The fact that only nine loans have consumed what must be a material share of the potentially available funding highlights the limits of this approach. The strategy paper mentions that there are 81 ‘major critical minerals’ projects underway, with an estimated value of between $30 billion and $42 billion. The Australian Securities Exchange has 87 lithium companies on its list worth $50 billion (excluding Rio Tinto) and 38 rare earths companies worth a combined $16 billion. Plainly, only a lucky handful will get a government loan. It is at risk of becoming a lottery.

There have been suggestions that the $1.25 billion non-recourse loan to Iluka for its rare-earths processing plant has made it more difficult for rival rare-earths aspirants to get the funding and offtake agreements they need. The strategy paper expresses confidence that its support for critical minerals projects will, to use finance jargon, ‘crowd in’ private-sector investment or make projects more attractive for private investment. The risk is that it will crowd out investment in rival projects.

The choice of the Northern Australia Infrastructure Fund as the vehicle for delivering a targeted additional $500 million to critical minerals illustrates the constraints under which the strategy was developed. The NAIF had the uncommitted funds that could be earmarked, although its investment mandate, which focuses on infrastructure, may limit the kinds of support it can provide to critical minerals projects. The Critical Minerals Facility’s remaining funds of about $505 million are already committed to the sector, and the need to avoid additional budget spending meant it wasn’t going to be topped up.

Some in the critical minerals sector sought investment tax breaks. The Minerals Council of Australia’s submission to the critical minerals strategy review highlighted that both Australia’s corporate tax rate and the marginal tax rate on resource companies are uncompetitive by international standards and are retarding investment in Australia. But budget and political considerations meant that this idea was never a starter.

There have also been calls to mandate further processing in Australia. Namibia and Zimbabwe have both banned exports of unprocessed critical minerals, and Indonesia is also insisting on further domestic processing of nickel and other minerals. Chile has said it will nationalise its lithium industry in order to increase domestic processing.

Further processing in Australia remains an express goal of the critical minerals strategy. However, the only leverage to achieve that, beyond political endorsement, is the support of government loans.

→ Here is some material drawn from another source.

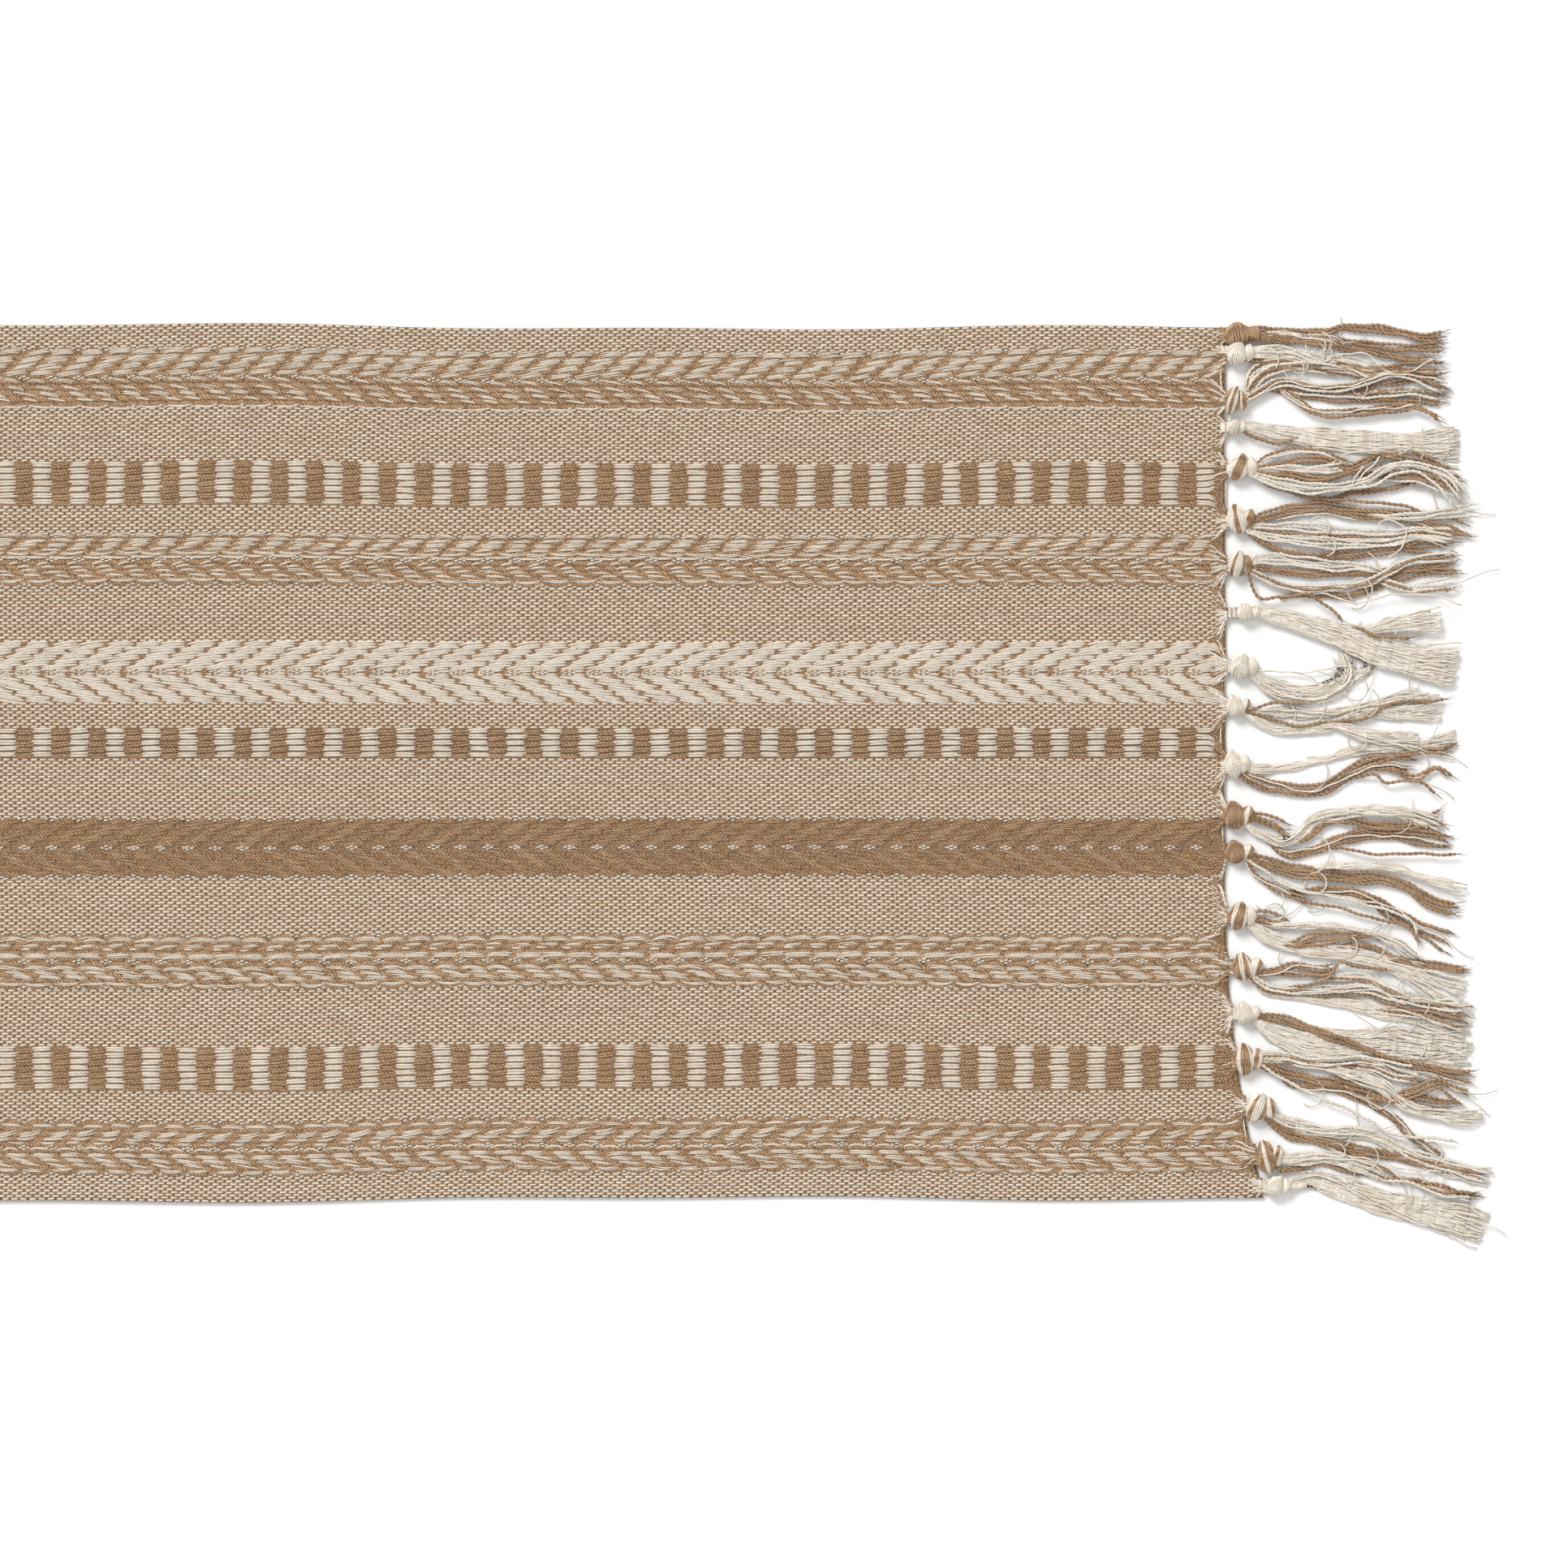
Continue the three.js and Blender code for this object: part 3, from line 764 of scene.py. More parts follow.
        ("BB", [(72, -2.4, 1.9), (84, -6.2, 1.9), (93, -2.4, 1.5), (99, -7.2, 1.9)]),
        ("B", [(65, -5.3, 0), (71, -9.1, 0), (85, -7.6, 0), (92, -12.8, 0)]),
    ]),
    (6.5, 13, 6.4, "BBBBBBCB", [  # 12
        ("BBB", [(25, -38.4, 1.5), (33, -39.4, 3.4), (42, -37.5, 3.8), (51, -33.2, 4.7), (63, -30.9, 5.7),
            (76, -30.9, 5.7), (90, -32.8, 7.6), (98, -34.7, 5.7)]),
        ("BBB", [(35, -32.8, 1.9), (44, -26.1, 2.8), (55, -25.2, 3.8), (66, -27.1, 4.7), (81, -28, 4.7),
            (95, -24.2, 6.6)]),
        ("BBBB", [(11, -22.8, 2.8), (19, -25.2, 6.6), (27, -29, 4.7), (29, -30.4, 1.9)]),
        ("cccc", [(10, -26.6, 1.9), (19, -32.8, 3.4), (27, -34.7, 3.8), (33, -31.8, 4.7), (40, -25.2, 5.7),
            (51, -21.9, 4.7), (66, -20.9, 3.8), (81, -22.3, 4.7), (94, -28, 5.7)]),
        ("B", [(51, -37, 0), (63, -38.9, 0), (76, -39.9, 0), (101, -39.9, 0)]),
    ]),
    (6.9, 12, 5.3, "BBBBBCCB", [  # 13
        ("BBB", [(44, -55.5, 2.8), (57, -56.5, 3.8), (66, -60.3, 3.8), (76, -66.9, 4.7), (90, -73.5, 5.7),
            (98, -77.3, 6.6)]),
        ("BBBB", [(10, -39.9, 2.5), (19, -43.2, 5.7), (31, -47, 6.6), (44, -48.4, 6.6), (57, -49.8, 4.7),
            (71, -50.3, 4.7), (82, -54.6, 4.7), (91, -60.3, 4.7), (100, -63.1, 3.8)]),
        ("BB", [(10, -42.2, 1.9), (15, -49.8, 2.5), (27, -56.5, 2.8), (38, -60.3, 2.5)]),
        ("B", [(36, -60.3, 0), (49, -63.1, 0), (66, -67.8, 0), (80, -71.6, 0), (85, -77.3, 0)]),
        ("cC", [(10, -41.3, 1.3), (19, -47.9, 1.5), (29, -53.6, 1.5), (44, -57.4, 1.5), (57, -59.3, 1.9),
            (71, -63.1, 1.9), (82, -68.8, 1.9), (86, -77.3, 1.9)]),
        ("cc", [(47, -45.1, 1.9), (66, -44.6, 2.5), (76, -46, 1.9), (90, -50.8, 2.8), (106, -54.6, 3.8)]),
    ]),
    (8.3, 12, 6.4, "BCBBCCCC", [  # 14
        ("BB", [(11, -68.3, 1.3), (16, -66.4, 3.8), (22, -68.3, 3.8), (27, -70.2, 1.9)]),
        ("BB", [(61, -79.2, 1.9), (76, -84.9, 2.5), (90, -87.8, 2.8), (105, -89.7, 3.8)]),
        ("cccccc", [(11, -69.7, 2.8), (19, -75.4, 5.7), (29, -79.2, 5.7), (47, -82.1, 5.7), (66, -85.9, 5.7),
            (81, -90.6, 8.5), (95, -96.3, 12.3), (105, -100.1, 13.3)]),
        ("BBBB", [(28, -79.2, 1.5), (38, -77.3, 5.7), (49, -75.4, 5.7), (61, -75.4, 3.8), (67, -76.4, 0.9)]),
        ("cCc", [(23, -70.7, 1.9), (36, -70.7, 2.8), (49, -71.6, 1.9), (65, -74.5, 1.9), (76, -78.3, 2.8),
            (84, -84, 2.8)]),
    ]),
    (9.3, 13, 6.2, "BBCBCCCB", [  # 15
        ("ccc", [(17, -98.3, 1.9), (33, -102.1, 2.8), (49, -104, 3.8), (66, -107.8, 4.7), (81, -110.6, 5.7),
            (95, -113.5, 7.6), (108, -116.3, 8.5)]),
        ("BBBB", [(13, -91.2, 2.3), (22, -91.2, 3.8), (31, -89.8, 5.7), (42, -90.7, 3.8), (47, -89.8, 2.8)]),
        ("CBCB", [(13, -93.1, 2.3), (21, -98.3, 3.4), (33, -99.2, 4.7), (47, -99.2, 5.7), (62, -99.2, 6.6),
            (76, -103, 5.7), (90, -105.9, 5.7), (108, -106.4, 4.7)]),
        ("CBC", [(47, -93.6, 2.8), (61, -93.6, 4.7), (72, -98.3, 4.7), (81, -102.1, 3.8)]),
        ("BC", [(76, -108.7, 2.8), (90, -110.6, 3.8), (104, -114.4, 3.8)]),
        ("B", [(42, -95.5, 0), (47, -91.7, 0), (51, -86.9, 0), (57, -87.9, 0), (71, -89.8, 0)]),
    ]),
    (8.4, 10, 5.3, "CCCCCCCC", [  # 16
        ("ccccc", [(14, -111.6, 2.8), (22, -117.3, 7.6), (33, -122, 10.4), (47, -123.9, 11.4), (62, -125.8, 12.3),
            (76, -127.7, 13.3), (90, -129.6, 14.2), (108, -131.5, 15.2)]),
        ("cc", [(44, -116.3, 1.9), (57, -118.2, 2.8), (72, -117.3, 4.7), (85, -119.2, 5.7), (107, -123, 6.6)]),
        ("BBB", [(14, -110.2, 1.9), (24, -111.1, 3.8), (35, -114.4, 3.8), (47, -119.2, 2.8), (62, -124.8, 2.5),
            (76, -129.6, 2.5), (90, -132.4, 2.8), (108, -136.2, 3.8)]),
    ]),
    (6.0, 13, 7.1, "BCBBCCBC", [  # 17
        ("BBB", [(30, -140, 1.9), (44, -141.9, 2.8), (57, -144.8, 3.8), (68, -150.5, 3.8), (76, -156.1, 3.8),
            (84, -163.7, 2.8), (94, -170.4, 2.8)]),
        ("BBB", [(15, -130.1, 2.5), (24, -134.3, 4.7), (36, -137.2, 3.8), (49, -139.1, 4.7), (63, -141.9, 5.7),
            (76, -145.7, 5.7), (90, -148.6, 5.7), (99, -149.5, 4.7)]),
        ("CBCBC", [(16, -128.2, 3.8), (25, -128.6, 5.7), (36, -130.5, 5.7), (49, -131.5, 5.7), (63, -131.5, 6.6),
            (76, -135.3, 6.6), (85, -137.2, 5.7)]),
        ("BB", [(72, -146.7, 2.8), (82, -143.8, 3.8), (93, -139.1, 4.7), (98, -141, 4.7), (106, -145.7, 5.7)]),
        ("ccc", [(47, -133.4, 3.8), (66, -139.1, 5.7), (82, -150.5, 4.7), (95, -153.3, 4.7), (113, -154.2, 2.8)]),
        ("C", [(17, -131.5, 0), (32, -141, 0), (51, -149.5, 0), (63, -156.1, 0), (76, -161.8, 0), (100, -164.2, 0)]),
    ]),
    (8.4, 12, 6.9, "CBCCBCCB", [  # 18
        ("BBB", [(20, -155.7, 2.3), (29, -161.8, 4.7), (40, -164.7, 3.8), (52, -167.5, 3.8), (66, -169.9, 3.8),
            (81, -173.2, 3.8), (95, -176.1, 3.8), (112, -180.8, 2.8)]),
        ("CcCc", [(20, -153.3, 2.5), (30, -158, 5.7), (44, -160.9, 4.7), (57, -160.9, 4.7), (69, -164.7, 4.7),
            (82, -171.3, 5.7), (95, -176.1, 5.7), (116, -181.3, 4.7)]),
        ("c", [(49, -169.4, 0), (66, -174.2, 0), (82, -177, 0), (95, -178.9, 0)]),
    ]),
    (7.6, 11, 7.6, "BBCBBCBC", [  # 19
        ("BB", [(25, -177, 1.5), (33, -176.5, 2.8), (44, -175.1, 2.5), (55, -177.9, 1.9), (63, -179.8, 1.9)]),
        ("BB", [(61, -172.3, 1.5), (69, -176.1, 1.9), (78, -180.8, 1.9), (87, -183.6, 1.9), (97, -185.5, 2.8),
            (112, -189.3, 4.7)]),
        ("cCcCc", [(25, -172.7, 2.8), (33, -172.3, 5.7), (44, -171.8, 5.7), (55, -174.2, 5.7), (66, -178.9, 4.7),
            (71, -181.7, 2.8)]),
        ("BC", [(71, -181.7, 1.9), (84, -182.7, 2.8), (95, -187.4, 2.8), (108, -188.4, 2.8)]),
    ]),
    (8.8, 10, 5.3, "CCCCCCC", [  # 20
        ("ccccc", [(29, -184.1, 3.8), (38, -181.3, 6.6), (49, -184.6, 9.5), (63, -189.3, 10.4), (76, -193.1, 10.4),
            (90, -196, 11.4), (104, -199.8, 12.3), (114, -203.6, 10.4)]),
        ("cccc", [(29, -184.6, 2.8), (38, -181.7, 5.7), (49, -185.1, 8.5), (63, -189.8, 9.5), (76, -193.6, 9.5),
            (90, -196.4, 10.4), (106, -200.2, 10.4)]),
        ("c", [(100, -196.9, 0), (114, -200.7, 0), (123, -205.4, 0)]),
    ]),
]
RAISED = {8: 1.8}  # tassels lying over their neighbour, and by how many millimetres
STRAYS = {2: 7, 3: 6, 5: 7, 6: 7, 8: 9, 9: 6, 10: 9, 11: 6, 13: 8, 14: 7, 15: 8, 16: 9, 17: 9, 18: 6, 19: 6, 20: 5}
FEW_STRAYS = 3  # the loose threads of every other tassel
FINE_PER_YARN = 4
YARN_PITCH = 1.02 * MM
PLY_TURN = 2 * math.pi / (5 * MM)  # how fast a plied yarn turns along its length
WOUND_TURN = 2 * math.pi / (14 * MM)
STRAND_BAKE = 20 * MM  # the length of strand that one bake tile holds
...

The strategy paper emphasises the importance of international partnerships, particularly in the context of realising Australia’s ambition to advance downstream processing. It suggests that this will be achieved through ‘investment from like-minded countries and global companies’, a formulation that excludes China without saying so.

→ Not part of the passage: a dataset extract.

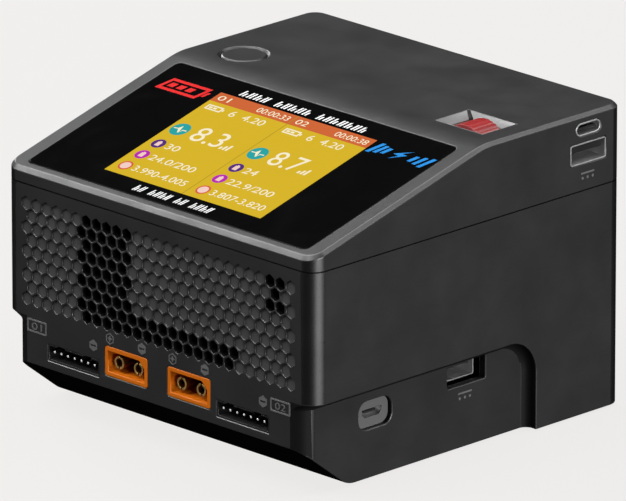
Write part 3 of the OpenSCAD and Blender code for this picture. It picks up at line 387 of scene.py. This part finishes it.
def soften(node, material, width=0.15 * MM, segments=2, share=None, edge=None, least=28):
    """Stands for a CAD node: the same shape with its flats joined and its edges rounded.

    share, where given, is the part of the width that an edge at a point takes.
    """
    bm = bmesh.new()
    bm.from_mesh(NODES[node].data)
    bmesh.ops.remove_doubles(bm, verts=bm.verts, dist=1e-6)
    flat = math.radians(0.6)
    bmesh.ops.dissolve_limit(bm, angle_limit=flat, verts=bm.verts, edges=bm.edges)
    mark_edges(bm, math.radians(least), share, width > 0)
    for face in bm.faces:
        face.material_index = 0
    materials = [material, edge] if edge else [material]
    piece = from_bmesh(node + "_form", bm, materials, body=NODES[node]["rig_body"],
                       slot=SLOTS[node], instead_of=[node])
    return smooth(piece, width, segments, 1 if edge else -1)


def loft(bm, rings, slot=0):
    """Joins closed rings of vertices, each to the next."""
    for ring, after in zip(rings, rings[1:]):
        for i in range(len(ring)):
            k = (i + 1) % len(ring)
            face = bm.faces.new((ring[i], ring[k], after[k], after[i]))
            face.material_index = slot
            face.smooth = True


def within(x, z, outline):
    """Whether a point lies inside an outline, by the edges crossed on the way out."""
    crossed = False
    for (x0, z0), (x1, z1) in zip(outline, outline[1:] + outline[:1]):
        if (z0 > z) != (z1 > z) and x < x0 + (z - z0) * (x1 - x0) / (z1 - z0):
            crossed = not crossed
    return crossed


def fill(bm, outline, holes, slot=0):
    """A flat face inside outline and outside holes, which are convex rings of vertices."""
    rings = [outline, *holes]
    flat = [v for ring in rings for v in ring]
    owner = [k for k, ring in enumerate(rings) for v in ring]
    edges, start = [], 0
    for ring in rings:
        n = len(ring)
        edges += [(start + i, start + (i + 1) % n) for i in range(n)]
        start += n
    found = delaunay_2d_cdt([Vector((v.co.x, v.co.z)) for v in flat], edges, [], 1, 1e-9, True)
    shape = [(v.co.x, v.co.z) for v in outline]
    for corners in found[2]:
        ids = [found[3][c][0] for c in corners]
        owners = {owner[i] for i in ids}
        middle = sum((flat[i].co for i in ids), Vector()) / 3
        if owners == {0} and not within(middle.x, middle.z, shape):
            continue
        if len(owners) == 1 and owners != {0}:
            continue
        face = bm.faces.new([flat[i] for i in ids])
        face.material_index = slot
        face.smooth = True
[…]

Discussions have advanced the furthest with the United States. Australian Prime Minister Anthony Albanese and US President Joe Biden concluded a ‘climate, critical minerals and clean energy transformation compact’ in May that establishes a ministerial-level taskforce on critical minerals. It involves the US National Security Council and Australia’s Department of Industry engaging with industry on steps to strengthen critical mineral supply chains.

The extent to which industry takes up this opportunity remains to be seen, but there has been impressive follow-through to the Biden administration’s Inflation Reduction Act, which provides subsidies to energy transition projects.

Critical minerals have featured in negotiations for a bilateral free-trade agreement with the European Union, but those talks have stalled over Australian agriculture access to the European market.

One of the top priorities in the strategy paper is to ‘establish a process to update Australia’s Critical Minerals List’. At present, that list includes 26 minerals deemed essential for emissions reduction, advanced manufacturing and defence. It doesn’t include either copper or nickel, both of which are expected to face huge unmet demand as the global economy shifts from fossil fuels to electrons.

There’s a risk that the pursuit of the esoteric will lead to basic strengths being overlooked. Many of the critical elements gain their value from the properties they contribute when alloyed with steel, so iron ore remains a fundamental building block for the future economy. So too are aluminium and zinc.

The strategy paper draws on modelling compiled for the Department of Industry by consulting firm PwC Australia. Its baseline forecast is that Australia’s share of global critical minerals output (including copper and nickel) will rise from a current 5.7% to 7.7% of a much bigger global market by 2040. That would add $71 billion to GDP over the next 17 years, or roughly $4.2 billion a year. The gains would be multiplied if Australia were able to build more downstream processing and if it were able to extract premium prices by virtue of good environmental, social and governance standards, the PwC report says.